I think that's definitely a big part of it, but I don't think it's the whole explanation
And then I suddenly remembered, flash player. Back in the late 2000s/early 2010s, it was everywhere. Nowadays I think most people just remember it for games and video players, but it really was for EVERYTHING at the time - including ads.
That was before HTML5, before it was as easy to make a site dynamic with just stock Javascript - if you wanted to do anything more complicated than images and links, you needed something like Flash Player to do it (that's a bit of an exaggeration, but still, you get my point).
So, advertisements wanted to make things more dynamic than just a banner GIF - more complex animations, reacting when you put your mouse over them, multiple buttons for different sites, etc., and so they were flash applets.
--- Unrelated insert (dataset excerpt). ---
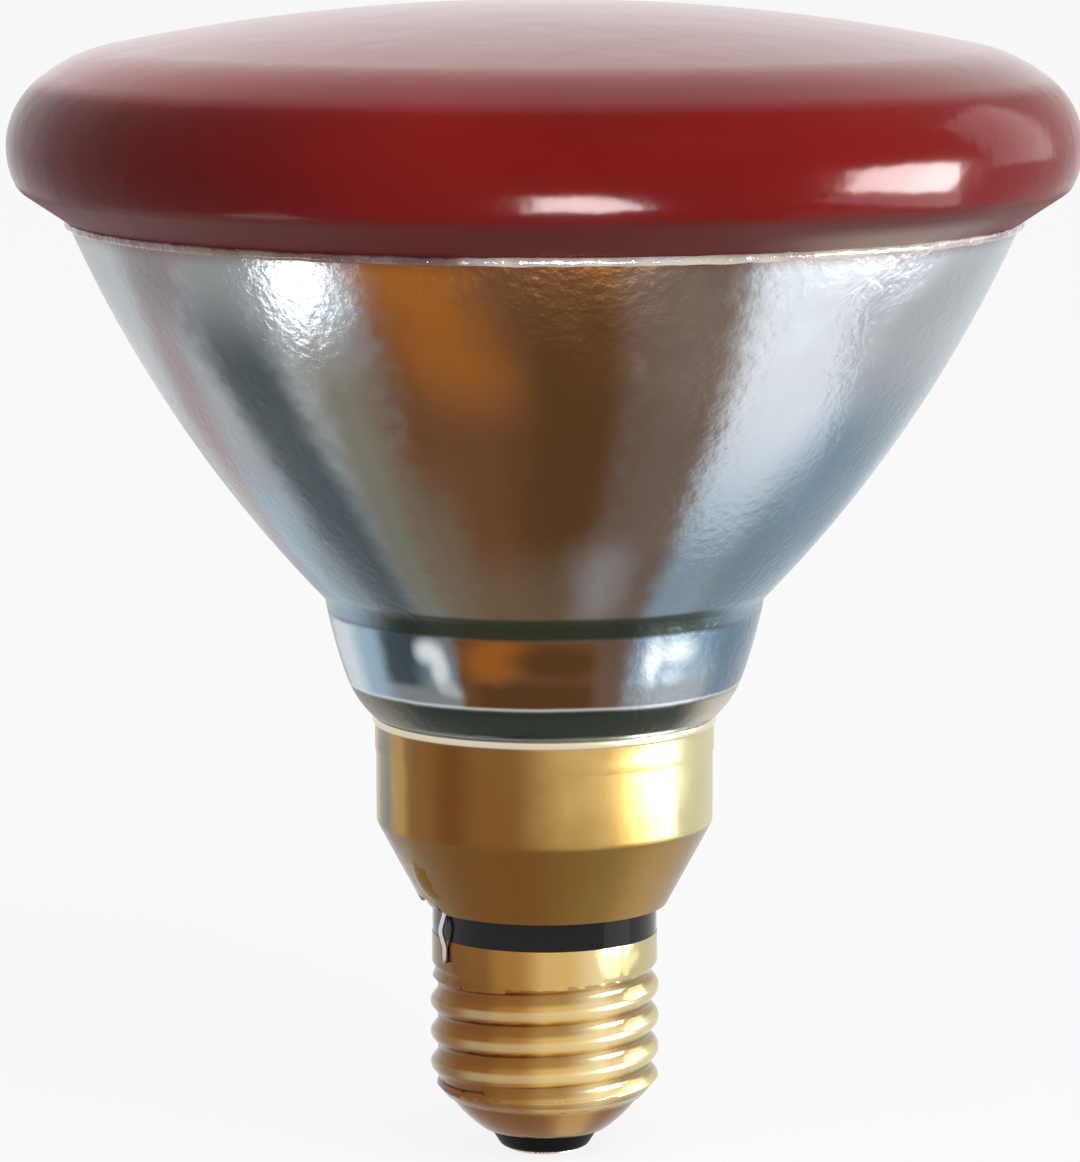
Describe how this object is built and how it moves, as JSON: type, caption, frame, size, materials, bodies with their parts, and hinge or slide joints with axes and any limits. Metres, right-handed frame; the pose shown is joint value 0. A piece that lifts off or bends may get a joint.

And the important thing about Flash Player is that it was horrible for performance. Flash was a resource hog even with well-programmed stuff, and a LOT of ads at the time were poorly programmed, super inefficient for how simple they were.
I had an absolutely terrible laptop back in 2014/2015, just a very slow clunker that could barely handle browsing the web most of the time, and I remember opening Task Manager and killing Flash Player around every half-hour or so because the advertisements on sites like TVTropes or Wikia were both so abundant and so poorly-programmed that Flash would be taking up like 75% of what little RAM my PC had at the time. A lot of the reasons people recommended installing adblockers was because of the massive performance increase you'd get from not having all of those resource-hogging applets active at once.
So it makes me wonder, would we still be in this ad hellscape we are now if Flash Player hadn't existed, or at least been better programmed? If every flashing banner at the time hadn't been its own independent program running on a slow virtual machine for very little benefit?
I mean, the answer is probably yes, we still would've gotten companies who got too greedy and tried to force more and more intrusive ads on us constantly - but I can't help but wonder how different things could've been if it weren't for all those years of your tabs instantly coming to a screeching halt just because an advertisement wanted to have two links at once and the developers decided the best way to do that would be to make the entire thing a Flash applet.
TL;DR: I'm holding Adobe responsible for every single time I see one of those "Hey, please disable your adblock. We neeeeeeeeeed to show you the most obnoxious advertisements on planet Earth or else our multi-billion dollar company won't be able to keep the lights on :(" messages from a megacorp that could definitely stand to cut corners in other ways instead of trying to guilt-trip people into having a worse experience for their own benefit.